>>>

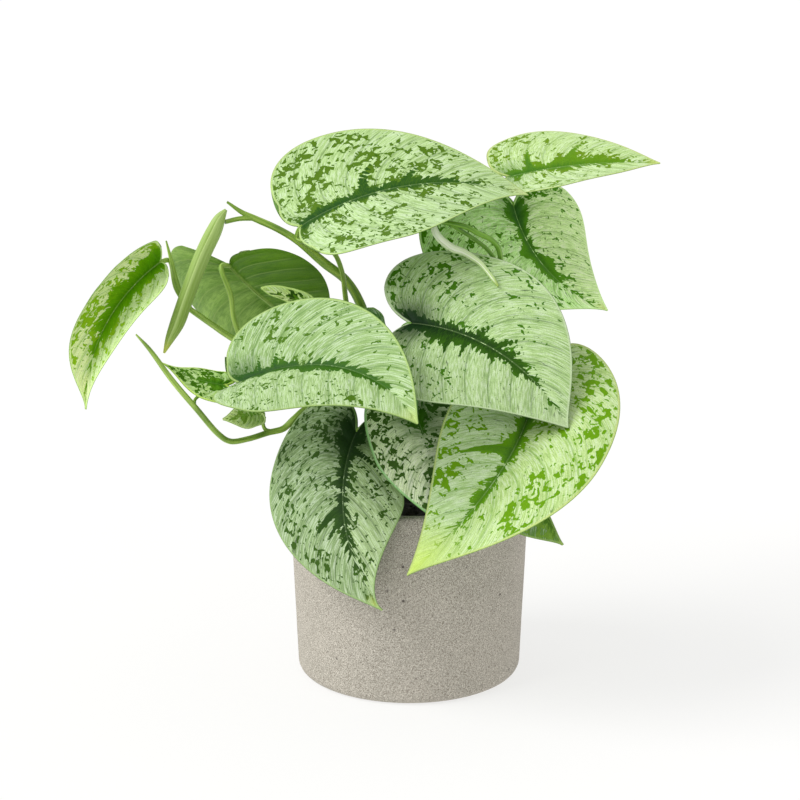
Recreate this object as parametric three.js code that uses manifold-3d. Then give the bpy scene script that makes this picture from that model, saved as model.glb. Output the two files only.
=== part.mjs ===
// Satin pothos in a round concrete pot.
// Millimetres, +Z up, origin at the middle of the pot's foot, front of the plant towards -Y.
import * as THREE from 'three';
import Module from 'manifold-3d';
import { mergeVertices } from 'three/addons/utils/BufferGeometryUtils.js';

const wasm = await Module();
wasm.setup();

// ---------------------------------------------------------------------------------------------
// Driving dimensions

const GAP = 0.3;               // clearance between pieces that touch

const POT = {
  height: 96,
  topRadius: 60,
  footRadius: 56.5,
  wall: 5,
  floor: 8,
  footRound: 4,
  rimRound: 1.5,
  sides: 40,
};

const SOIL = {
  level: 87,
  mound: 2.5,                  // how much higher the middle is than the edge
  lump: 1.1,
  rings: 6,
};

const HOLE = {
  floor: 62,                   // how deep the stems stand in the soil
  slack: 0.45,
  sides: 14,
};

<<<

- WHAT TO DO:
Write out every line of the preceding listing that contains "manifold".

- SOLUTION:
Recreate this object as parametric three.js code that uses manifold-3d. Then give the bpy scene script that makes this picture from that model, saved as model.glb. Output the two files only.
import Module from 'manifold-3d';